SHORT PROBLEM: Beneath this instruction is a block of data; output from it exactly the lines that run from the one containing "Continue the three.js" through the one containing "return BODY_HEIGHT *", inclusive.

Stored dataset items:
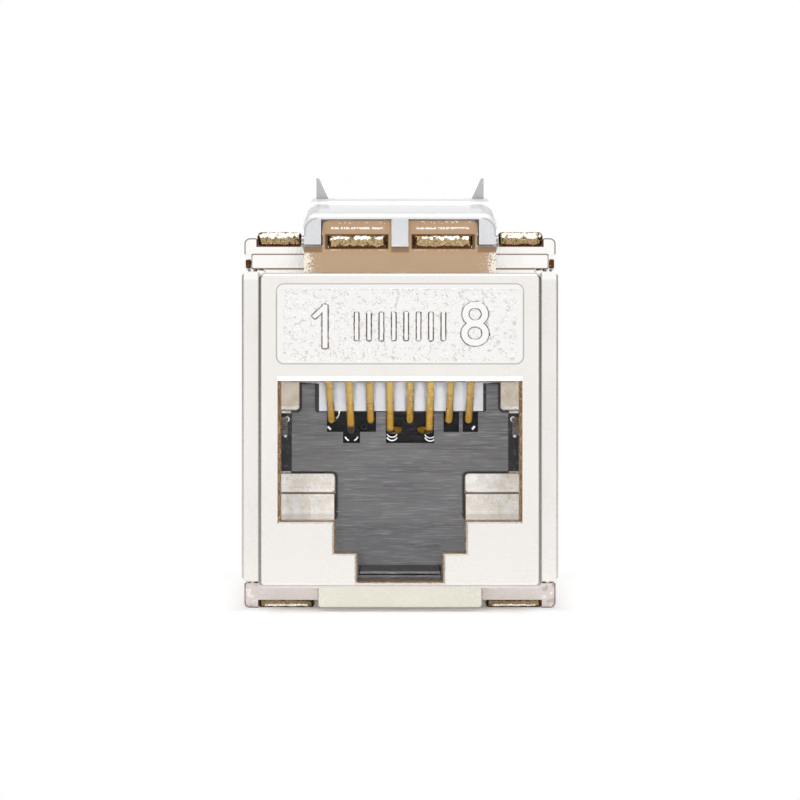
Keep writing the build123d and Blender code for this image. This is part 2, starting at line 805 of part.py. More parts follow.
# Terminal block that holds the blades, with a cross that parts the pairs at the rear
with BuildPart() as terminal_block:
    with BuildSketch(plan_plane(board_bottom)):
        span((-block_half_width, block_half_width), (block_front, block_rear))
    extrude(amount=board_top - board_bottom)
    rear_edges = terminal_block.faces().sort_by(Axis.Y)[-1].edges()
    chamfer(rear_edges, block_edge)
    with BuildSketch(front_plane(block_rear)):
        half_height = divider_height / 2
        upright = (collar_height - half_height, collar_height + half_height)
        bar = (collar_height - divider_half_width, collar_height + divider_half_width)
        span((-divider_half_width, divider_half_width), upright)
        span((block_edge - block_half_width, block_half_width - block_edge), bar)
    extrude(amount=-divider_length)
    with BuildSketch(front_plane(block_front)):
        tails = [height for number, x, shift, height in contact_row()]
        relief = (min(tails) - tail_room_margin, max(tails) + tail_room_margin)
        relief_side = contact_count * contact_pitch / 2
        span((-relief_side, relief_side), relief)
    extrude(amount=-tail_room_depth, mode=Mode.SUBTRACT)
    for depth, height in blade_places():
        root = blade_root - blade_tail_width - blade_clearance
        fork_front = depth - blade_width / 2 - blade_clearance
        fork_rear = depth + blade_width / 2 + blade_clearance
        seat_half_height = blade_thickness / 2 + blade_clearance
        with BuildSketch(plan_plane(height - seat_half_height)):
            both_sides((root, block_half_width), (fork_front, fork_rear))
            both_sides((root, blade_root + blade_clearance), (block_front, fork_rear))
        extrude(amount=2 * seat_half_height, mode=Mode.SUBTRACT)
save(terminal_block, "terminal_block")

# Circuit board, pierced for the contacts and slotted for the blades' tails
with BuildPart() as circuit_board:
    with BuildSketch(front_plane(board_front)):
        span((-board_half_width, board_half_width), (board_bottom, board_top))
        for number, x, shift, height in contact_row():
            with Locations((x + shift, height)):
                RegularPolygon(contact_hole, contact_sides, mode=Mode.SUBTRACT)
        for depth, height in blade_places():
            tail_half_height = blade_thickness / 2 + blade_clearance
            tail_inner = blade_root - blade_tail_width - blade_clearance
            tail_heights = (height - tail_half_height, height + tail_half_height)
            both_sides((tail_inner, blade_root + blade_clearance), tail_heights, Mode.SUBTRACT)
    extrude(amount=-board_thickness)
save(circuit_board, "circuit_board")

# Insert: it fills the core's pocket and closes the cavity through the window
with BuildPart() as contact_insert:
    with BuildSketch(front_plane(pocket_front)):
        insert_side = core_pocket_half_width - insert_clearance
        insert_low = core_pocket_bottom + insert_clearance
        insert_high = core_pocket_top - insert_clearance
        span((-insert_side, insert_side), (insert_low, insert_high))
    extrude(amount=-(board_front - pocket_front - insert_clearance))
    with BuildSketch(front_plane(insert_face)):
        insert_window(insert_clearance)
    extrude(amount=-(pocket_front - insert_face))
    with BuildSketch(front_plane(tongue_front)):
        tongue_side = clip_slot_width / 2 - insert_clearance
        tongue_low = clip_slot_bottom + insert_clearance
        span((-tongue_side, tongue_side), (tongue_low, tongue_low + tongue_thickness))
    extrude(amount=-(insert_face - tongue_front))

    # Pocket for the comb, the slots below it and the holes for the contacts
    with BuildSketch(front_plane(comb_front)):
        comb_outline(insert_clearance)
    extrude(amount=-(comb_thickness + insert_clearance), mode=Mode.SUBTRACT)
    with BuildSketch(front_plane(insert_face)):
        for start, end, drop in slots:
            span((start, end), (port_top - drop, slot_top))
    extrude(amount=-slot_depth, mode=Mode.SUBTRACT)
    with BuildSketch(front_plane(insert_face)):
        for number, x, shift, height in contact_row():
            with Locations((x + shift, height)):
                RegularPolygon(contact_hole, contact_sides)
    extrude(amount=-(board_front - insert_face), mode=Mode.SUBTRACT)
save(contact_insert, "contact_insert")

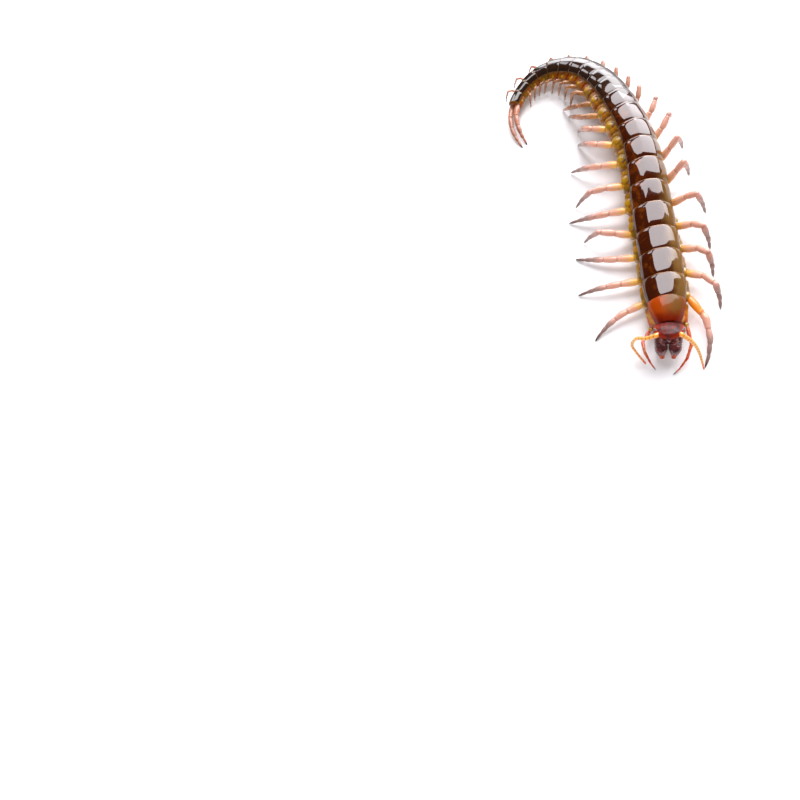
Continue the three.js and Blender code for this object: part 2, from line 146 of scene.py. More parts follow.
def height(s):
    """The trunk's height, with a swell in the middle."""
    n = segment_number(s)
    swell = lerp(1, MIDDLE_SWELL, smoothstep(n, 4, 9))
    return BODY_HEIGHT * swell * lerp(1, TAIL_HEIGHT_SHARE, smoothstep(n, 11, 20))


def roll(s):
    """How far the back leans outwards, in radians."""
    tail = lerp(1, TAIL_ROLL_SHARE, smoothstep(segment_number(s), 12, 19))
    return np.radians(ROLL * smoothstep(s, ROLL_FROM, ROLL_TO) * tail)


# %% Directions at a place on the trunk
def body_frame(s):
    """The middle of the body at lengths s, and its forward, left, up and level side directions. The
    middle is as high as the leaning outline needs for its lowest point to clear the floor."""
    s = np.atleast_1d(np.asarray(s, float))
    turn, lean = heading(s), roll(s)
    forward = np.stack([-np.cos(turn), -np.sin(turn), 0 * turn], -1)
    side = np.cross(UP, forward)
    up = np.cos(lean)[:, None] * UP + np.sin(lean)[:, None] * side
    left = np.cos(lean)[:, None] * side - np.sin(lean)[:, None] * UP
    depth = OUTLINE[:, 0] * (half_width(s) * np.sin(lean))[:, None]
    depth = depth - OUTLINE[:, 1] * (height(s) * np.cos(lean))[:, None]
    z = BELLY_CLEARANCE + depth.max(1)
    at = np.stack([np.interp(s, PATH_AT, PATH[:, 0]), np.interp(s, PATH_AT, PATH[:, 1]), z], -1)
    return at, forward, left, up, side


print("half width", np.round(half_width(STARTS[[2, 10, 20]]), 2), "mm at segments 3, 11 and 21")

# %% [markdown]
# A mesh is made from whole arrays. Two kinds of closed surface cover the animal: a tube, whose
# rings are joined and closed by a point at each end, and a plate, whose outer and inner skins
# share one rim. A Solidify modifier would make plates too, but with square edges. Here the
# thickness falls to nothing at the rim on a round curve, so that the edge catches a line of light.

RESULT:
Continue the three.js and Blender code for this object: part 2, from line 146 of scene.py. More parts follow.
def height(s):
    """The trunk's height, with a swell in the middle."""
    n = segment_number(s)
    swell = lerp(1, MIDDLE_SWELL, smoothstep(n, 4, 9))
    return BODY_HEIGHT * swell * lerp(1, TAIL_HEIGHT_SHARE, smoothstep(n, 11, 20))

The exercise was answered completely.